The clustering of design experiments provides for participants a framework for the exchange of technical information on mixed-signal design practice and methodologies. Exchange of information, while it may serve to educate, is not sufficient to stimulate broad use of better design methodologies and techniques. A more effective approach – afforded by the cluster – will be to use information captured from numbers of design experiments to contribute to the systematisation of design rules and structuring of methodologies.

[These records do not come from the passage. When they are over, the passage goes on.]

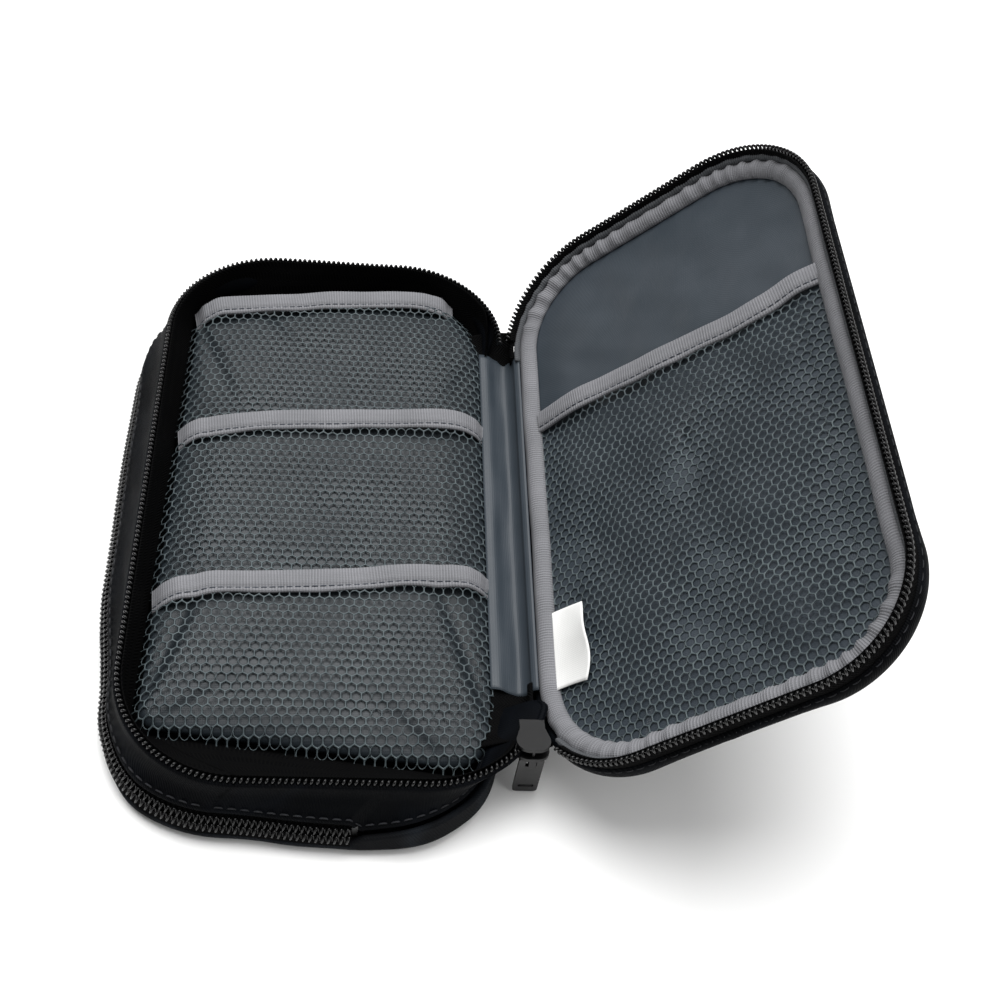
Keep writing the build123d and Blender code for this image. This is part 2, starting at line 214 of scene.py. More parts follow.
def shrink(points, inset):
    """A closed outline moved inward; inset is one number, or one for each point."""
    return points + inward(points) * np.reshape(inset, (-1, 1))


def spaced(points, step, closed=False):
    """Points every step along a line, with unit directions and distances."""
    if closed:
        points = np.concatenate([points, points[:1]])
    length = distances(points)
    count = max(3, int(round(length[-1] / step)))
    at = np.arange(count) * length[-1] / count if closed else np.linspace(0, length[-1], count + 1)
    line = between_points(at, length, points)
    ahead = np.roll(line, -2, 0) - np.roll(line, 2, 0) if closed else np.gradient(line, axis=0)
    return line, unit(ahead), at


def cut_open(points, x_side, y_low, y_high):
    """The outline as a line that leaves out its side beyond x_side between y_low and y_high."""
    right = x_side > 0
    beyond = points[:, 0] > x_side if right else points[:, 0] < -x_side
    gone = beyond & (points[:, 1] > y_low) & (points[:, 1] < y_high)
    first = np.flatnonzero(gone & ~np.roll(gone, -1))[0] + 1
    return np.roll(points, -first, 0)[: int((~gone).sum())]


def depth_inside(x, y, outline):
    """How far inside a closed convex outline each point is."""
    normal = inward(outline)
    flat = np.stack([np.ravel(x), np.ravel(y)], 1).astype(float)
    found = np.empty(len(flat))
    for start in range(0, len(flat), 4000):
        part = flat[start:start + 4000]
        gap = ((part[:, None] - outline[None]) ** 2).sum(-1)
        near = gap.argmin(1)
        found[start:start + 4000] = ((part - outline[near]) * normal[near]).sum(1)
    return found.reshape(np.shape(x))


RIM = loop(box_corners(coil_low[0], *RIM_SLANT, coil_low[1], coil_high[1]), (RIM_RADIUS,) * 4)
BULGE = loop(box_corners(side_low[0], BULGE_RIGHT, BULGE_RIGHT, side_low[1], side_high[1]), BULGE_RADII)
TRAY = loop(TRAY_CORNERS, TRAY_RADII)
LID = loop(LID_CORNERS, LID_RADII)


def lid_place(points):
    """From the lid's own frame to the row frame."""
    u, v, w = np.moveaxis(np.asarray(points, float), -1, 0)
    c, s = math.cos(LID_ANGLE), math.sin(LID_ANGLE)
    return np.stack([LID_EDGE[0] + u * c - w * s, v, LID_EDGE[1] + u * s + w * c], -1)


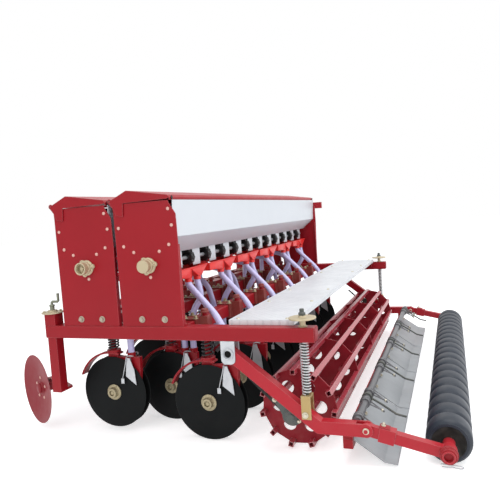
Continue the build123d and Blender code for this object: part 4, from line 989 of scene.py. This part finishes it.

This will require individual design experiments to provide in a detailed format a suitable description of the methodology, design flow or tool together with advantages, limitations and comparisons with previous approaches. The availability of such information for incorporation into courses and workshops or a cluster web page will contribute, albeit to a limited extent, to the goal of broad use. The cluster coordination should go a step further in that it could take on the task of generating methodological rules from this information.
This should allow the reuse of knowledge generated within design experiments and remove the barriers to its broader take up.
More specific types of design techniques may require a different approach. For such cases, rather than to expect broad take up of the techniques by industry, the maintenance of links to, and use of, specific resources – methodologies, flows, tools plus expertise - should be fostered.
In summary, a more systematic (and hence more reusable) methodological approach is a key requirement in enabling better design practice on a broad scale, allowing not only compatibility of design approaches but also, ultimately the development of IP which can be reused within and between companies.